The resulting package is positioned to sit comfortably beside Yakuza Kiwami 1 and 2, rather than being an archival update. It is not just the preservation of a PS3 era game, but a reinterpretation aimed at players who discovered the series through Yakuza 0, Like a Dragon, or Gaiden.

What It Signals for Future Kiwami Projects

Beyond Kiwami 3 itself, the Direct sends some clear signals about how RGG may tackle the rest of the back catalog.

First, it confirms that contentious story sections will be rebuilt instead of quietly shortened. If Morning Glory can be turned into a robust activity hub without losing its emotional weight, there is little reason to expect that future remakes of 4 or 5 will simply cut their slower stretches rather than rework them into something more engaging.

Second, it shows that modern side modes are now a baseline. Bad Boy Dragon, Kanda Damage Control, and Hell’s Arena collectively bring systems that echo later titles in the franchise. Kiwami projects are no longer about matching the original’s feature list. They now aim to match the expectations of current Like a Dragon fans.
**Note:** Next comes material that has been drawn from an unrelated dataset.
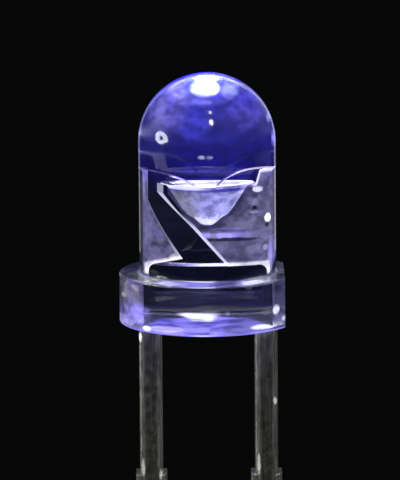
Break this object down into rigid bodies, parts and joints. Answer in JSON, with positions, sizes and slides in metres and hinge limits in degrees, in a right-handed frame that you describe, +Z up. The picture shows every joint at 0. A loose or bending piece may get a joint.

Third, and perhaps most important, Dark Ties sets a precedent for antagonist focused expansions. If Mine can carry a parallel story with bespoke progression and modes, other fan favorite characters could receive similar treatment in future remakes. It opens the door for deeper dives into figures who originally existed mostly as obstacles for Kiryu.

Finally, the platform list and timing matter. Launching on Switch 2, PS4, PS5, Xbox Series, and PC in February 2026 gives Kiwami 3 a broad reach and situates it as a cornerstone entry for new fans picking up the series on next gen hardware. RGG is clearly treating this less as a nostalgia product and more as a current pillar release.

Taken together, the Kiwami 3 & Dark Ties Direct frames the project as a second debut for Yakuza 3. With new systems that connect it to the modern Like a Dragon identity and an antagonist campaign that finally gives Mine his due, this remake looks poised to rewrite how players talk about one of the series’ most divisive games and to shape how future Kiwami projects are built.